Dans la catégorie 'film social', il y a les réalisations optimistes (majoritaires) et puis d'autres qui ne font aucunes concessions avec la dure réalité. 'Je ne suis pas un salaud' d'Emmanuel Finkiel est le prototype de cette seconde catégorie. Le monde décrit durant ces 1 h 50 est sans espoir. Le personnage principal, Eddie (Nicolas Duvauchelle), chômeur, alcoolique, violent, imbu de sa personne et colérique atout contre lui. Sa belle gueule est ses jolis tatouages ne suffisent pas à le sauver d'une société de plus en plus sans pitié pour les ratés. Ce qui pourrait le auver, c'est ce qui reste de sa famille : un fils et la mère de cette dernière qui n'a pas complètement abdiqué malgré tous les coups (parois au sens premiers) vaches qu'il lui a infligé.
Faux témoignage
Un soir, très aviné, il est pris à partie par un groupe de jeunes. L'alcool aidant, il les provoque. Bagarre, coup de tournevis dans le dos... Réveil aux urgences. Eddie devient presque un héros. Pour la première fois il est du côté des victimes. Quand on lui présente plusieurs supsects potentiels, il reconnait Ahmed. Ce n'est pas lui, il le sait parfaitement, mais il persiste dans ses déclarations. Le réalisateur, dans ce film d'une noirceur absolue, focalise l'attention du spectateur sur Eddie.

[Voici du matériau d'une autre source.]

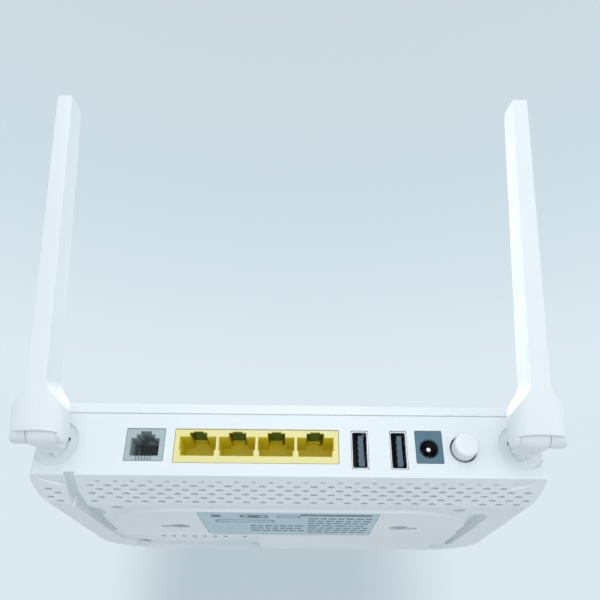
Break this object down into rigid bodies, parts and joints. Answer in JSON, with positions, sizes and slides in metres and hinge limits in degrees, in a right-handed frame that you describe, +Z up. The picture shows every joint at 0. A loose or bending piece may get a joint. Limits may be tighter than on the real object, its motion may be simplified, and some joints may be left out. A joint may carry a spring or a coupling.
{
  "type": "wireless router",
  "caption": "Low rectangular wireless router with rear sockets, a vented underside, and two folding, swivelling antennas.",
  "frame": {"origin": "middle of the case's underside, on the surface it stands on", "axes": "+Z up, sockets and antennas at +Y, front at -Y, +X across the case"},
  "size_m": [0.1864, 0.1754, 0.1352],
  "materials": {
    "case_plastic": "fine satin texture",
    "cover_plastic": "satin gloss",
    "antenna_plastic": "satin",
    "button_plastic": "gloss",
    "label": "printed film",
    "foot": "matt",
    "steel": "plated",
    "tin": "tin plated",
    "gold": "flash plated",
    "aluminium": "extruded",
    "board": "solder mask",
    "yellow_plastic": "satin",
    "grey_plastic": "satin",
    "slate_plastic": "satin",
    "dark_plastic": "satin",
    "chip": "moulded epoxy",
    "capacitor": "shrink sleeve",
    "led": "clear lens",
    "clear_plastic": "clear",
    "cable": "sheath"
  },
  "bodies": {
    "case": {"bottom_cover": "case_plastic", "top_cover": "cover_plastic", "label_sticker": "label", "front_feet": "foot", "case_screws": "steel", "main_board": "board", "board_screws": "steel", "lan_socket_block": "yellow_plastic", "lan_contacts": "gold", "phone_socket": "grey_plastic", "phone_contacts": "gold", "usb_shell_1": "tin", "usb_tongue_1": "dark_plastic", "usb_contacts_1": "gold", "usb_shell_2": "tin", "usb_tongue_2": "dark_plastic", "usb_contacts_2": "gold", "dc_socket_body": "slate_plastic", "dc_socket_pin": "tin", "dc_socket_spring": "tin", "power_switch": "chip", "processor_chip": "chip", "heat_sink": "aluminium", "memory_chip": "chip", "flash_chip": "chip", "wifi_shield": "tin", "phone_line_chip": "chip", "optical_module": "tin", "lan_transformers": "chip", "filter_capacitors": "capacitor", "power_inductors": "chip", "status_leds": "led", "light_guide": "clear_plastic", "reset_switch": "chip", "antenna_cable_right": "cable", "antenna_cable_left": "cable"},
    "swivel_body_right": {"swivel_right": "antenna_plastic"},
    "antenna_body_right": {"fold_pin_right": "steel", "antenna_outer_shell_right": "antenna_plastic", "antenna_inner_shell_right": "antenna_plastic", "antenna_element_right": "board"},
    "swivel_body_left": {"swivel_left": "antenna_plastic"},
    "antenna_body_left": {"fold_pin_left": "steel", "antenna_outer_shell_left": "antenna_plastic", "antenna_inner_shell_left": "antenna_plastic", "antenna_element_left": "board"},
    "power_button_body": {"power_button": "button_plastic"},
    "reset_plunger_body": {"reset_plunger": "dark_plastic"}
  },
  "joints": [
    {"name": "antenna_swivel_right", "type": "hinge", "parent": "case", "child": "swivel_body_right", "pos_m": [0.083, 0.0595, 0.0198], "axis": [0, 1, 0], "range_deg": [-35, 90]},
    {"name": "antenna_fold_right", "type": "hinge", "parent": "swivel_body_right", "child": "antenna_body_right", "pos_m": [0.083, 0.073, 0.0198], "axis": [-1, 0, 0], "range_deg": [-18, 72]},
    {"name": "antenna_swivel_left", "type": "hinge", "parent": "case", "child": "swivel_body_left", "pos_m": [-0.083, 0.0595, 0.0198], "axis": [0, -1, 0], "range_deg": [-35, 90]},
    {"name": "antenna_fold_left", "type": "hinge", "parent": "swivel_body_left", "child": "antenna_body_left", "pos_m": [-0.083, 0.073, 0.0198], "axis": [-1, 0, 0], "range_deg": [-18, 72]},
    {"name": "power_button_press", "type": "slide", "parent": "case", "child": "power_button_body", "axis": [0, -1, 0], "range_m": [0, 0.0025], "stiffness_N_per_m": 600, "springref_m": -0.001},
    {"name": "reset_press", "type": "slide", "parent": "case", "child": "reset_plunger_body", "axis": [0, 0, 1], "range_m": [0, 0.0003], "stiffness_N_per_m": 2000, "springref_m": -0.0005}
  ]
}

Plus le temps passe moins il ne trouve grâce aux yeux du public. Et de prouver sans cesse l'inexactitude du titre. Le film déroute par le point de vue très noir d'Eddie. Cela en devient parfois insupportable. Preuve que Nicolas Duvauchelle, dans le rôle principal, a plus que donné vie à cet homme dont le seul problème reste sa propension à essayer d'être parfait.